One of the more glaring examples of totally invented evidence by Agca, described by Martella as "grotesque," is his description of a meeting with a military attache of the Soviet embassy in Teheran, "Vladimir Kuzintski." Agca claimed that he discussed plans with Kuzintski for a variety of terrorist acts including killing the American hostages or Iranian leaders including the Ayatollah Ruhollah Khomeini.

Here is Agca admitting to Martella that he lied about Kuzintski: "In fact I have never known such a person. I was able to find out his name and his function from reading the newspapers which spoke about him because he applied for political asylum in a western country, in England, where I believe he still is. I, lying, talked about relations I had with this person because I felt that the Western press could do more to convince world public opinion that the attack on the pope -- which wax executed by me on the orders of the Bulgarian secret services -- was in reality piloted by the Soviet Union."

In order to make his relationship with Kuzintski more convincing, Agca later admitted, he had invented a non-existent Bulgarian secret agent called "Malenkov" who allegedly acted as his go-between with the Russian. Agca had also falsely claimed that the Soviet military attache had supplied him with a fake passport.

This was hardly the only episode which Agca invented. In order to smooth out various contradictions in his testimony, Agca has also been compelled to retract a series of other incidents ranging from a description of a strategy session in the apartment of one of the Bulgarians three days before the assassination attempt to his claim to have accompanied another of his alleged Bulgarian accomplices on outings to the horse races.

Agca mixes reality with fiction. The difficulty of sorting out the lies from the truth is acknowledged by Martella, who notes the Turk's "devilish ability, displayed many times, to produce well-constructed, fantastic, and incredible stories." In another passage of his report, the judge concedes that Agca could have a personal and idealogical interest in making accusations against Bulgaria and the Soviet Union, presumably because of his right-wing Turkish background.

A second major flaw in the "Bulgarian connection", as described by Agca, is the carefree incompetence with which the Bulgarian agents are alleged to have acted. Granted, secret services have been known to suffer from overconfidence and behave in strange ways. It could be argued that, if the CIA could seriously consider attempting to discredit Cuba's Fidel Castro by making his beard fall out, then there is nothing farfetched about the Bulgarian DS conspiring with a bunch of right-wing Turks to kill the pope. The problem with this particular plot, however, is that the plotters seem to have taken practically no precautions at all to keep what they were up to secret.

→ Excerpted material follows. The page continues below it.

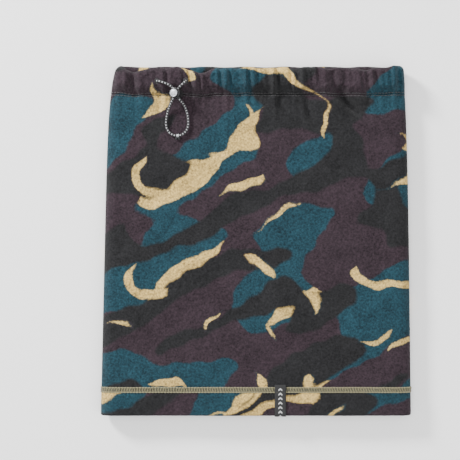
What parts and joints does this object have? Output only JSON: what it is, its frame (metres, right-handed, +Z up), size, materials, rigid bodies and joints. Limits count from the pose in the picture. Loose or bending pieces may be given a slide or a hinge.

If Agca is to be believed, he socialized with his Bulgarian co-conspirators, visiting with them at their homes and accompanying them on shopping expeditions. To contact his principal Bulgarian control, he simply telephoned the embassy, apparently oblivious to the posibility that the phones might be bugged. Meetings were held in some of Rome's best-known restaurants and bars.

This shows at the very least an appalling ignorance of what is known in the intelligence business as "tradecraft." As a veteran CIA hand, William Hood, noted in a recent article in the magazine Problems of Communism: "Agca's activities show no evidence of careful preparation, secrecy or compartmentation. In fact, the Bulgarian association with Agca was so ill-concealed that even the notorious cinematic bungler Inspector Clouseau might have detected it."

The same thought apparently crossed Martella's mind. At one point in the interrogation, he specifically asked Agca about his claim to have met with the Bulgarians several times in the same busy bar near the central railway station. Did it never occur to anybody that there was a danger of being recognized if, as in fact happened, one of them was later captured?

Agca replied: "We excluded such a possibility in view of the fact that this was a place on two different floors and the waiter only paid attention to our orders."

On the day of the shooting itself, Agca says he was accompanied to St. Peter's Square by all three Bulgarians accused. One, Sergei I. Antonov of the Balkanair national airline, took the trouble to put on a false beard "because of his numerous everyday contacts in Rome." It was Antonov's job to drive the getaway car, an Alfa 2000 hired from Hertz, which he parked in the busy Via della Conciliazione which leads down to the River Tiber from the Vatican.

It proved impossible for the investigators to find any trace of the Hertz rental car mentioned by Agca. Nor could they find any trace of the 3 million West German marks ($1.4 million) which Agca says he and his friends were paid to kill the pope. No witness has come forward to confirm any of the meetings between Agca and the Bulgarians. Neither has any witness been found who could testify that Antonov or any of the other Bulgarian accused spoke more than a few words of English -- the language which according to Agca, was their only common means of communication.

Elementary logic might have induced the Bulgarian secret service to get their agents out of danger right after the assassination attempt. This did not happen. All three Bulgarian defendants stayed on in Rome for many months, despite mounting press speculation about a "Bulgarian connection" to the papal plot. Antonov was still in Rome 18 months later, on Nov. 25, 1982, when Italian police arrested him.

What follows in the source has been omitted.